Step 2: Deploy OpenTelemetry Collector on Nomad
The following Nomad job runs the OpenTelemetry Collector and scrapes Nomad metrics. It then forwards metrics to SigNoz (Cloud or self-hosted). Replace the placeholders with your values.
variables {
# Pin to a tested Collector image
otel_image = "otel/opentelemetry-collector-contrib:0.109.0"
}
job "otel-collector" {
datacenters = ["dc1"]
type = "service"
group "otel-collector" {
count = 1
network {
# Collector's own metrics (optional)
port "metrics" { to = 8888 }
# Ingestion ports (keep if you also want to receive traces/logs)
port "grpc" { to = 4317 }
port "jaeger-grpc" { to = 14250 }
port "jaeger-thrift-http" { to = 14268 }
port "zipkin" { to = 9411 }
port "zpages" { to = 55679 }
}
service {
name = "otel-collector"
port = "grpc"
tags = ["grpc"]
provider = "nomad"
}
task "otel-collector" {
driver = "docker"
env {
SIGNOZ_ENDPOINT = "ingest.<YOUR_REGION>.signoz.cloud:443"
SIGNOZ_API_KEY = "<SIGNOZ_INGESTION_KEY>"
SIGNOZ_INSECURE = "false"
# Used to form a default local scrape target; adjust as needed
NOMAD_NODE_IP = "${attr.unique.network.ip-address}"
# Optional: label your environment
DEPLOY_ENV = "nomad"
}
config {
image = var.otel_image
args = [
"--config=local/config/otel-collector-config.yaml",
]
ports = ["metrics","grpc","jaeger-grpc","jaeger-thrift-http","zipkin","zpages"]
}
resources {
cpu = 500
memory = 2048
}
template {
data = <<EOF
receivers:
# Receive OTLP from apps (traces/logs/metrics) if you want
otlp:
protocols:
grpc:
http:
# Scrape Nomad metrics (Prometheus format)
prometheus:
config:
scrape_configs:
- job_name: "nomad"
metrics_path: /v1/metrics
params:
format: ["prometheus"]
scrape_interval: 15s
static_configs:
# Replace with your Nomad server/client endpoints resolvable from this task
- targets: ["$${env:NOMAD_NODE_IP}:4646"]
# Examples:
# - "nomad.service.consul:4646"
# - "nomad-server-1:4646"
# - "nomad-client-1:4646"
processors:
batch:
extensions:
zpages: {}
exporters:
# ===== SigNoz (choose ONE of these based on your deployment) =====
otlp/signoz_cloud:
endpoint: "$${env:SIGNOZ_ENDPOINT}"
tls:
insecure: "$${env:SIGNOZ_INSECURE}"
headers:
# API key header required for SigNoz Cloud:
signoz-ingestion-key: "$${env:SIGNOZ_API_KEY}"
service:
extensions: [zpages]
pipelines:
# Keep traces if you want to ingest traces from apps via OTLP
traces:
receivers: [otlp]
processors: [batch]
exporters: [otlp/signoz_cloud]
metrics:
receivers: [prometheus]
processors: [batch]
exporters: [otlp/signoz_cloud]
EOF
destination = "local/config/otel-collector-config.yaml"
}
}
}
}
- Set your ingestion endpoint according to your SigNoz Cloud region.

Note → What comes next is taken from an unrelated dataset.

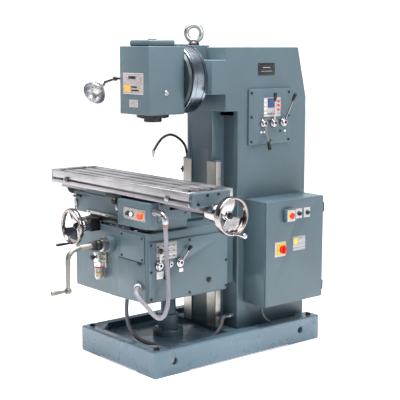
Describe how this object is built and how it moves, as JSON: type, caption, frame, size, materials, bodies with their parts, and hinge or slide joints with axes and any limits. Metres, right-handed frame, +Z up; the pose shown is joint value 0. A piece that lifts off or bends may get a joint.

Refer to the SigNoz Cloud ingestion endpoint guide to find the correct endpoint for your deployment.
- Replace
<SIGNOZ_INGESTION_KEY>
with the one provided by SigNoz. - If your Nomad API isn’t on
NOMAD_NODE_IP:4646
or not resolvable from the Collector task, replace thestatic_configs.targets
with reachable addresses (or use Consul service discovery if available). - Ensure network ACLs allow the Collector to reach the Nomad HTTP API and SigNoz ingest endpoint.
Step 3: Run the job
nomad job run otel-collector.nomad.hcl
Verify the task is running:
nomad status otel-collector | cat
Step 4: Validate data in SigNoz
- Check the Collector’s logs for export success lines.
- In SigNoz, open the Metrics section and search for Nomad-related metrics (for example,
nomad_runtime_*
,nomad_client_*
,nomad_raft_*
). - Optionally, build a dashboard using PromQL metrics from the Nomad exporter.
If you also send application telemetry via OTLP to this Collector, you will see traces and logs in SigNoz as well.